Another exotic shape appeared. Irregular and edged with what looked like fronds. Nick froze the image.

"This is the x, y and b representation." He stretched a finger into the viewing area and pointed to a dark line near the base of the image. "Do you see that?"

He pressed the remote and rotated the image—slowly. "It looks like a crack, doesn't it? And note its extent. It rings the base of the image. Separating the structure into two: the small area at the base and the larger mass at the top."

It did. An irregular black line sliced through the base of the image as though it was a piece of blue ceramic that had broken apart and been badly glued back together.

"Now, here's another. Again I'm mixing two physical dimensions with one higher and . . . same result."

He was definitely in his element. He looked like a stage magician producing rabbits from places no one dreamed a rabbit could ever appear from. His eyes screamed: isn't this amazing?

It was, but where was it going?

He flicked through image after image. Each one showed a dark line—or fracture as Nick now insisted on calling it—running through the base of the image.

"Now we flip back to a purely upper dimensional representation to refresh our memories and voila—no fractures anywhere. You only get a fracture when you see the brain straddling the upper and lower dimensions."

He slowed his delivery to emphasise the last sentence.
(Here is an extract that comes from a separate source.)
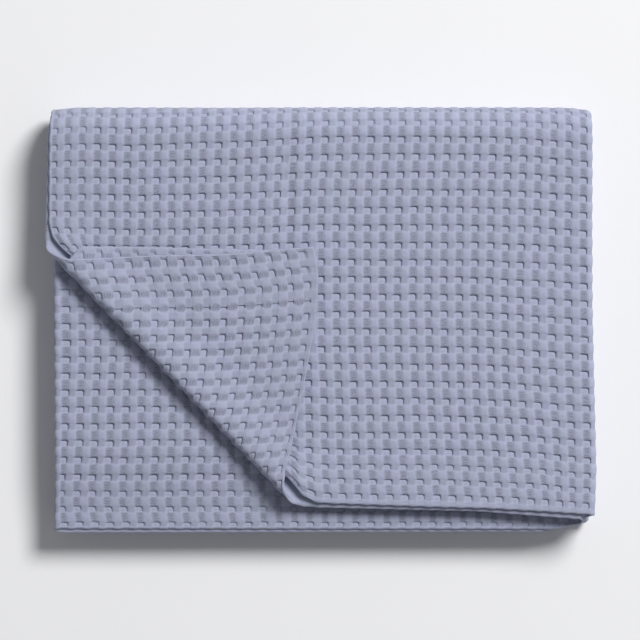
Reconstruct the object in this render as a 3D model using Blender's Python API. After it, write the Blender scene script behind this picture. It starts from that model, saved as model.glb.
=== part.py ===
"""Waffle weave cotton blanket: one hemmed length of cloth, folded in half twice across and twice along,
with the near left corner of its two upper plies turned back.

The cloth starts as a flat slab, with u across it, s along it and w through it. The side folds bend u,
which makes a strip of four plies, called A, B, C and D from the top. The end folds then bend that strip
along s into four sections, so the stack is sixteen plies high. Last, the corner of A and B in the top
section is rolled back. Metres, +Z up, with the origin under the middle of the stack.
"""

import math

import bmesh
import bpy
import numpy as np
from mathutils import Vector

# Driving dimensions
PITCH = 0.0028  # from the middle of one ply to the middle of the next
THICKNESS = 0.0020  # of the cloth
RIGHT_OUTER_X = 0.2073  # axis of the fold that joins A and D
RIGHT_INNER_X = 0.2020  # axis of the fold that joins C and B
LEFT_FOLD_X = -0.2063  # axis of the fold that joins D and C
FREE_EDGE_X = -0.2135  # hemmed left edges of A and B
NEAR_EDGE_Y = -0.1663  # near edge of D, the ply that reaches furthest
BACK_FOLD_Y = 0.1443  # axis of the two folds at the back
NEAR_FOLD_Y = -0.1490  # axis of the fold at the front
INSIDE_EDGE_Y = -0.1560  # near edge of the section that ends inside the stack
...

You only get a fracture when you see the brain straddling the upper and lower dimensions.

He paused as though expecting a light bulb to ignite over Louise's head.

"So?" she asked.

"So maybe that fracture is the boundary between the upper and lower dimensions. A separation point between the physical world and the other—the universe of the higher dimensions."

Louise started to feel inordinately dense. What did any of that mean? There was a boundary and it was marked. Nice. But what bearing did it have on anything happening in the real world?

"Don't you see what that means?" he asked. "The brain is split in two."

She felt like saying 'so' again but decided upon another approach.

"Go back to the xyz display," she said.

The familiar shape of the physical human brain returned. "Freeze it there," she said, walking over and pointing to the dark line that separated the right and left hemispheres of the brain. "What's the difference between your 'fractures' and that?"

"There's every difference. They're different kind of lines for a start. One's at a dimensional boundary."

"They look the same to me."

"That's because you're looking at it with your head and not your heart. And, anyway, you haven't seen my other set of pictures."